I never think that anything I do is courageous.
In England, it's thought to be morally suspect to worry about what your surroundings look like.
I find old copies of National Gallery catalogues, which are written in the dryest possible prose, infinitely soothing.
The only way an artist can communicate with the world at large is on the level of feeling.
I don't look at the work of my contemporaries very much; I tend to look at pictures by dead artists. It's much easier to get near their paintings.
A painting is finished when the subject comes back, when what has caused the painting to be made comes back as an object.
You keep on balancing and balancing and balancing until the picture wins, because then the subject's turned into the picture.
Eventually, a collection ceases to be a personal indulgence and assumes its own identity. In fact, it becomes a thing in its own right - rather like Frankenstein's monster.
I think words come between the spectator and the picture.
I fell through a crack for years. Historically, I am a nothing because I fit in no category. I can only be me.

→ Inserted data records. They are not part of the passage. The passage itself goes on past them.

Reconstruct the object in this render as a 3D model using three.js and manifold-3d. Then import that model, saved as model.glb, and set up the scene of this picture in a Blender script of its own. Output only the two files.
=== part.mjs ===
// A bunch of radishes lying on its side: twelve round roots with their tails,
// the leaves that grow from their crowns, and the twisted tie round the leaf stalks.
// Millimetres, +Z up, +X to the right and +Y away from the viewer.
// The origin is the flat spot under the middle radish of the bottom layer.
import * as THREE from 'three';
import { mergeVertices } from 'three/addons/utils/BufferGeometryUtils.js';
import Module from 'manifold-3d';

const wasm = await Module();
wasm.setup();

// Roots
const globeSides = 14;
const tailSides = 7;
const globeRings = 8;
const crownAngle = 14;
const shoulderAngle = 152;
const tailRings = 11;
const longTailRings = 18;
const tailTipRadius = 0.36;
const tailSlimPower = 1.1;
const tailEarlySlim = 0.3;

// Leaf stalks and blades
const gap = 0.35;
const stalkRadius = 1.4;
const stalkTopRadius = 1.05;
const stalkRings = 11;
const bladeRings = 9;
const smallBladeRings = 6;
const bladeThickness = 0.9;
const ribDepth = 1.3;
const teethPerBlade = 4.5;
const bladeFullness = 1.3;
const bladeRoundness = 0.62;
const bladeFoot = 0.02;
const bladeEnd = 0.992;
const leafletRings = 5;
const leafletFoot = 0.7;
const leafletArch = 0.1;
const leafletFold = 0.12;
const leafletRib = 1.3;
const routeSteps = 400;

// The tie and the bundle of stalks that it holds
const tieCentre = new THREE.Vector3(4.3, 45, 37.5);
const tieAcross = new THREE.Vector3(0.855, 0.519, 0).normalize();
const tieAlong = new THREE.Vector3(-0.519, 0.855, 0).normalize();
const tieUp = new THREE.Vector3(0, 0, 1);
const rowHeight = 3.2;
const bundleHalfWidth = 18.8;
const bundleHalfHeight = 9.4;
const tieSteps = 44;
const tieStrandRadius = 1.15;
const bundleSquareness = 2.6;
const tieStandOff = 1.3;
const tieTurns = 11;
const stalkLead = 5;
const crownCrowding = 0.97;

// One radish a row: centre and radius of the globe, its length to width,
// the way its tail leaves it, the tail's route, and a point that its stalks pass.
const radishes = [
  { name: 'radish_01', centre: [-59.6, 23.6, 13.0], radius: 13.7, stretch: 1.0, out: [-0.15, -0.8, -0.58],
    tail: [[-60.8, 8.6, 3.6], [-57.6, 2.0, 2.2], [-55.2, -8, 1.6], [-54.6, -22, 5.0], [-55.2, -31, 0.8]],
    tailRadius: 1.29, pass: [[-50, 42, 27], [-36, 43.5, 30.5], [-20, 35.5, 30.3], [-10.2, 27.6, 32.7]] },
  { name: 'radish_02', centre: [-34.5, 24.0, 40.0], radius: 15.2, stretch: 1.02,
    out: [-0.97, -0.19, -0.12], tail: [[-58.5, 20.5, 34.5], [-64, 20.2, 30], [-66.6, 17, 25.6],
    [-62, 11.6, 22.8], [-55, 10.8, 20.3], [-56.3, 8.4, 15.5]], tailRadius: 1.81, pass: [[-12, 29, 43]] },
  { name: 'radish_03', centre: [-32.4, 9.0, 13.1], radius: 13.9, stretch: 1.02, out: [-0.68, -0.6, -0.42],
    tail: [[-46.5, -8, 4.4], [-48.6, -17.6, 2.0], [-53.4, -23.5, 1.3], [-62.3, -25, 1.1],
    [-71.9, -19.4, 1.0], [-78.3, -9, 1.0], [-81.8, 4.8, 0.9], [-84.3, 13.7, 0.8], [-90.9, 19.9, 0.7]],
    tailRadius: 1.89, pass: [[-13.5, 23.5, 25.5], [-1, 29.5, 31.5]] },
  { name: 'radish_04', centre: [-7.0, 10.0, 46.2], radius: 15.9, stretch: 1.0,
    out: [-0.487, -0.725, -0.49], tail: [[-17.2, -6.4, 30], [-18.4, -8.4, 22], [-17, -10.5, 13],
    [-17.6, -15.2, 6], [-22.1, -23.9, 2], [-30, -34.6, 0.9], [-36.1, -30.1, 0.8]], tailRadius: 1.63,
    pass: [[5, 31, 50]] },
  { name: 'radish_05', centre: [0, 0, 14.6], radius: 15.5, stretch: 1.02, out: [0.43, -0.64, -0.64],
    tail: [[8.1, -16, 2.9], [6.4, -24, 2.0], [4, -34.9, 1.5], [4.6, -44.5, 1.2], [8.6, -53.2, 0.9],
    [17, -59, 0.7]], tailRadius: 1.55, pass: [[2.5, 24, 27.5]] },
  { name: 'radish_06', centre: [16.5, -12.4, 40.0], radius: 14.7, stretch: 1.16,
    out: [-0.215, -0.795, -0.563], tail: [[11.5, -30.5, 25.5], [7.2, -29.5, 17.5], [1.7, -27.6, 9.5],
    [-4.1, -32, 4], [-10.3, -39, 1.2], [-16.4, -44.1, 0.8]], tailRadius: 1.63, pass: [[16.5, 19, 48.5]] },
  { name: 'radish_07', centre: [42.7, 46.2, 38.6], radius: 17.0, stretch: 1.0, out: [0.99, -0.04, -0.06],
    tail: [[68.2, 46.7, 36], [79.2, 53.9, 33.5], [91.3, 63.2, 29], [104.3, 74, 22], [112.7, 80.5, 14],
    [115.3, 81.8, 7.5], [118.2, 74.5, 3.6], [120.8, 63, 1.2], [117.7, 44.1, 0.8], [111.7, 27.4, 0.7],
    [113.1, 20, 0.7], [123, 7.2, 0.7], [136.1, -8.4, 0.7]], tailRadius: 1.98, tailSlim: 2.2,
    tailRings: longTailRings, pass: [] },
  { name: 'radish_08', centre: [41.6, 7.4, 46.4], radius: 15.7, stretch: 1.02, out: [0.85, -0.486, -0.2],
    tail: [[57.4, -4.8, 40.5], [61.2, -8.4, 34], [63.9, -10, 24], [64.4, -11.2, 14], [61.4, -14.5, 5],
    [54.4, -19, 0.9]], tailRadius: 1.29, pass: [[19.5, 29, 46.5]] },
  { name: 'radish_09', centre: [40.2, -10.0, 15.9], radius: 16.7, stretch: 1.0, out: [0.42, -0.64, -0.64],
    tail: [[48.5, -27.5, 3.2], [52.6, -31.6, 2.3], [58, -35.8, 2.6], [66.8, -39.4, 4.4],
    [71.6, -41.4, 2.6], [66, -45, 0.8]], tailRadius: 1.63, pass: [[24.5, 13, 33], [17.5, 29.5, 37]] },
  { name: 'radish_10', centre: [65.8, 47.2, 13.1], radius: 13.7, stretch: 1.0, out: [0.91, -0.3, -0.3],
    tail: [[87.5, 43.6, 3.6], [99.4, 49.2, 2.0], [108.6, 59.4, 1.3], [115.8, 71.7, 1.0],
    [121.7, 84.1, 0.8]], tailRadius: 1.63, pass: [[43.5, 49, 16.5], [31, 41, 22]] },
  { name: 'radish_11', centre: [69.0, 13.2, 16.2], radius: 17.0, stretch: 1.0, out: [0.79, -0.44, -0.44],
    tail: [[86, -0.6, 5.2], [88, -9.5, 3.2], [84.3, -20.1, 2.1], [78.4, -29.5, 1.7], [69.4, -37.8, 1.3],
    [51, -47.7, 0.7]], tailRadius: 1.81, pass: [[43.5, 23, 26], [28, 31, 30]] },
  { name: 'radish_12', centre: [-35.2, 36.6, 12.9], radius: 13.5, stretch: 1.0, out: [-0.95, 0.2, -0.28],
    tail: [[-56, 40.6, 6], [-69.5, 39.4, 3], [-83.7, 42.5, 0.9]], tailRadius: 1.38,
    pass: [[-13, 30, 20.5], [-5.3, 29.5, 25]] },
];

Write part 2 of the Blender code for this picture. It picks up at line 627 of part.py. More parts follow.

I look at my pictures, and I think, 'Well, how did I do that?'
When I finish a painting, it usually looks as surprising to me as to anyone else.
It takes a long time for the gleam in the eye to turn into something solid.
Passion lies between one mark and the next, and also within all of them.
I'm very envious of the few artists who are any good and still do portraits.
A collection makes its own demands. Many artists have been collectors. I think of it rather as an illness. I felt it was using up too much energy.
I think that words are often extraneous to what I do.
I am happy for people to talk about my pictures, but I wish devoutly that I was not expected to talk about them myself.